You can use the following code to create a call graph for a stand-alone JavaScript file:
// use Rhino for parsing; change if you want to use a different parser
com.ibm.wala.cast.js.ipa.callgraph.JSCallGraphUtil.setTranslatorFactory(new CAstRhinoTranslatorFactory());
CallGraph CG = com.ibm.wala.cast.js.test.JSCallGraphBuilderUtil.makeScriptCG("dir", "file.js");
The call graph has a "fake" root node, and its successors are
prologue.js
,
which contains models of built-in JS functions, and your JS files. For
JavaScript executed in a browser, WALA additionally includes a
preamble.js
file modeling certain aspects of the DOM and its APIs. You can create a
call graph for all the JavaScript loaded from some HTML file as follows:
com.ibm.wala.cast.js.ipa.callgraph.JSCallGraphUtil.setTranslatorFactory(new CAstRhinoTranslatorFactory());
CallGraph CG = com.ibm.wala.cast.js.test.JSCallGraphBuilderUtil.makeHTMLCG(url_of_html_file);
(You can get a URL for a local File f
by calling f.toURI().toURL()
.)
HTMLCGBuilder
in the com.ibm.wala.cast.js.rhino.test
project is a command-line
driver for building a call graph for the JS code referenced from an HTML
file. See the docs on the main
method for command-line parameters. The
code in HTMLCGBuilder.buildHTMLCG()
may also be of interest for
writing your own driver; in particular it shows how to enable the
techniques described in the ECOOP'12 paper Correlation Tracking for
Points-To Analysis of
JavaScript.
For each JS file f, the call graph will contain a CGNode
representing the top-level code in f, and functions declared within
f are distinguished by having f as part of the WALA representation
of the method name.
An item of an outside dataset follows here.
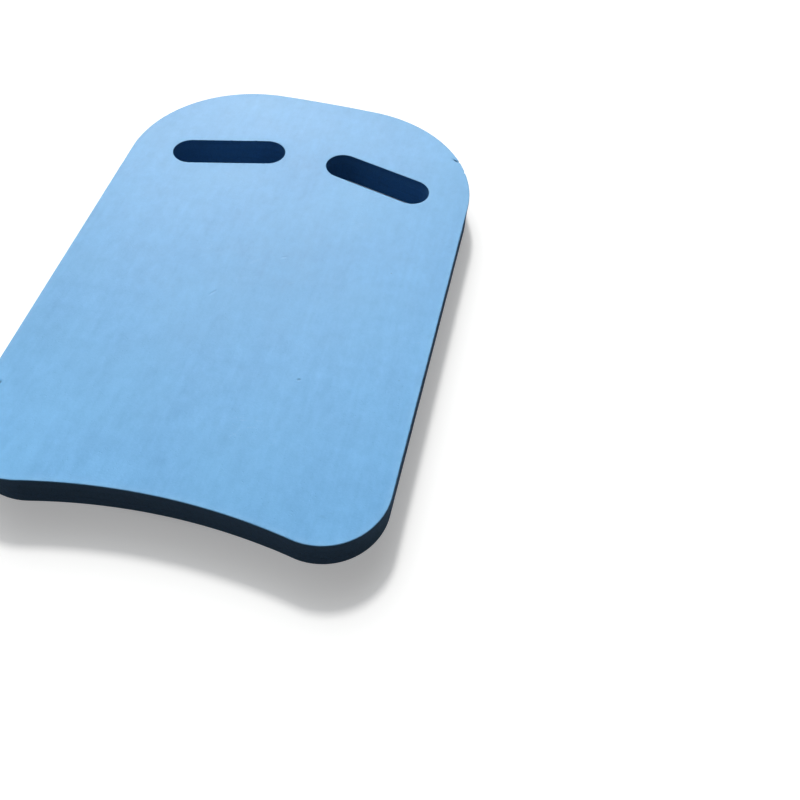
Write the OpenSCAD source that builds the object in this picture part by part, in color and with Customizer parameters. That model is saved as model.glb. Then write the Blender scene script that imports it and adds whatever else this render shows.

You can find the top-level CGNode
for your file as
follows:
private CGNode getFunctionNode(CallGraph CG, String dir, String file) {
TypeName type = TypeName.findOrCreate("L" + dir + "/" + file);
if (CG != null) {
Iterator<CGNode> iter = CG.iterator();
CGNode node;
while (iter.hasNext()) {
node = iter.next();
TypeName tempType = node.getMethod().getDeclaringClass().getName();
if (tempType.equals(type)) {
return node;
}
}
}
System.err.println("Can't find :" + dir + "/" + file);
return null;
}
For further technical details on how WALA constructs call graphs for JavaScript, see CAst CallGraph Details.
Given a CallGraph CG
, you can iterate over each method's IR
instructions as follows:
for (CGNode node: CG) {
// Get the IR of a CGNode
IR ir = node.getIR();
// Get CFG from IR
SSACFG cfg = ir.getControlFlowGraph();
// Iterate over the Basic Blocks of CFG
Iterator<ISSABasicBlock> cfgIt = cfg.iterator();
while (cfgIt.hasNext()) {
ISSABasicBlock ssaBb = cfgIt.next();
// Iterate over SSA Instructions for a Basic Block
Iterator<SSAInstruction> ssaIt = ssaBb.iterator();
while (ssaIt.hasNext()) {
SSAInstruction ssaInstr = ssaIt.next();
//Print out the instruction
System.out.println(ssaInstr);
}
}
}
You can also construct IRs for all methods without building a call
graph. This technique is used, e.g., by the
CorrelationFinder
class. Here is some code, lifted from CorrelationFinder
, for doing so,
given a URL url
for an HTML file (some imports have been elided):
// add in preamble.js for modeling of DOM APIs
JavaScriptLoader.addBootstrapFile(WebUtil.preamble);
Set<? extends SourceModule> script = WebUtil.extractScriptFromHTML(url);
SourceModule[] scripts = script.toArray(new SourceModule[script.size()]);
WebPageLoaderFactory loaders = new WebPageLoaderFactory(translatorFactory);
CAstAnalysisScope scope = new CAstAnalysisScope(scripts, loaders, Collections.singleton(JavaScriptLoader.JS));
IClassHierarchy cha = ClassHierarchy.make(scope, loaders, JavaScriptLoader.JS);
// to bail out early in the case of parse errors
Util.checkForFrontEndErrors(cha);
IRFactory<IMethod> factory = AstIRFactory.makeDefaultFactory();
for(IClass klass : cha) {
for(IMethod method : klass.getAllMethods()) {
IR ir = factory.makeIR(method, Everywhere.EVERYWHERE, SSAOptions.defaultOptions());
// do what is needed with the IR
}
}
- Each object has an explicit prototype field which holds a pointer to
its prototype. In the case of a chain of prototypes, the prototype
object itself will have a prototype, and so on. The properties are
initialized in the constructors of the different kinds of objects;
this logic is generated in
com.ibm.wala.cast.js.ipa.callgraph.JavaScriptConstructTargetSelector
. - In JavaScript, reads of properties follow the prototype chain but
writes do not. Prototype chain lookup used to be modeled by
generating a loop in the WALA IR, but this has changed in recent
versions. Now, we generate a
com.ibm.wala.cast.js.ssa.PrototypeLookup
instruction for all property reads, and analyses are expected to model the prototype lookup semantics for this instruction (call graph construction already does so).